クラに土地を購入したもののどこから手をつけて
よいかわからない荒れた雑木林。
とりあえず、更地にしなければ農業どころではありません。

ブルドーザーを入れてもらうとあっという間に土が一面に広がって見えました。
夫は早速レンタルしてきた耕運機で土地を耕し始めました。
カタカタ ガがガ-ッ!何度もこの音のくり返し。
大小さまざまな石が耕運機に当たって行く手を拒みました。
耕す前に石を退けるのが先決。

明けても暮れても石を手押し車にのせて敷地の脇に寄せる作業ばかり。
二人では埒が明かずマウイに家族や親戚がいない私たちは
日本から助けを呼ぶことにしました。
私の弟はアップライトピアノを一人で運ぶくらいの怪力の持ち主でした。
最も強く頼りになる弟は電話一本ではるばるマウイに石運びのために
やって来てくれました。
弟が来てくれてからは石取りのスピードもずいぶんと速くなりましたが
それでもキリがないほどの石の数。
『昨日すっかり取ってなくなったのに今日行くと石が子供を産んでいた。』
『夢の中でも石がいっぱい。
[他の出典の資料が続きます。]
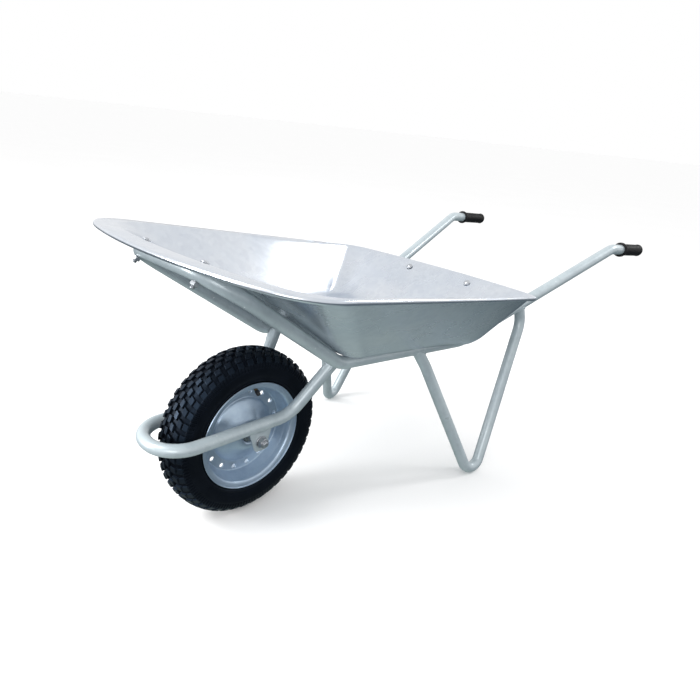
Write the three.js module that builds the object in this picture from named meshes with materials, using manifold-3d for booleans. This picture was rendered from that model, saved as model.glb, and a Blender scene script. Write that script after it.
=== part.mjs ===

』
毎日、繰り返される会話でした。


石取り労働でヘトヘトになりながらも考えなければいけない事は山積みでした。
まずは家を建てること。
限られた予算の中で一番大きな割合を占めます。

夫が自分で家を建てると言い出しました。
フレームや外壁、電気配線などはプロに頼み
内装やペンキ塗りなど自分でやれば建築費用は半分で済むとの事。
仕事も収入もない今、なるべくお金を節約しなければいけません。
農業が順調にいって収入を得られるまでどのくらいかかるのかしら、と
不安になっていた私。

あっ!逆の発想をすればいいんじゃない?
夫が大工さんとなって稼いでると思えば。
ヤル気満々の夫は知人、友人に片っ端から相談に行き
私たちの手作りの家はだんだんと現実に近づいて来ました。